At least for the snapshot that I saw at the end of January [when I visited] Raqqa, the SDF was still primarily providing the perimeter security for the city, with coalition and technical advisors working with local police and security—people from Raqqa that are starting to fill those roles.
It’s very nascent and very tenuous, but some of the seeds are there.
Q: What are some main takeaways from your January visit to Raqqa?
It was really striking compared to Iraq and Afghanistan, where I’ve seen snapshots over time of stabilization efforts. Raqqa is fundamentally different. There has been a very small injection of financial resources, so there is no flooding of the local economy and distorting economic incentives that we’ve seen [elsewhere].

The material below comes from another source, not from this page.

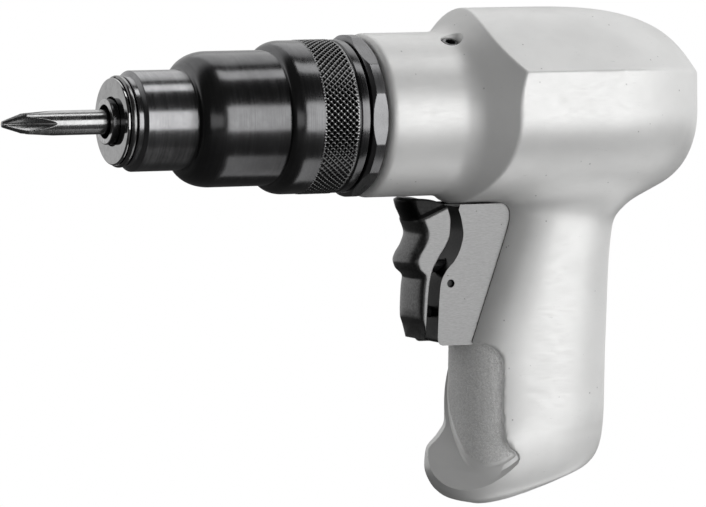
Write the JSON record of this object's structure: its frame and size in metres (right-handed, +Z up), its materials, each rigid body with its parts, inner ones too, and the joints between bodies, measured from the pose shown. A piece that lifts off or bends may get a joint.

A very small international team, mostly technical advisors, is working on the ground, so the local people of Raqqa are truly the ones owning the initiative and implementing it with technical advice.
Of course, President Trump recently froze $200 million of stabilization assistance to northeastern Syria so they’re really trying to patch together the resources that they have, which is pretty minimal.
The scale of the destruction is so profound—Raqqa is totally obliterated. There are pockets that survived and there are still some shops and homes intact, but you drive around and the city is just totally leveled.
There is a lot of uncertainty as stabilization efforts try to scramble to bring local governance and services up to speed. At a certain point, patience is going to run out, and the realities of the seeping drivers of the Syrian conflict are going to move back in, depending on what the US and the international community decide to do in terms of their staying power.
There is a narrow window in which I think there are a number of key ingredients to make this work. But what’s still missing is the connection to a broader strategy, to a political settlement—how does this fit into the broader picture? Can they turn the tide within places like Raqqa itself in the timeline that is needed?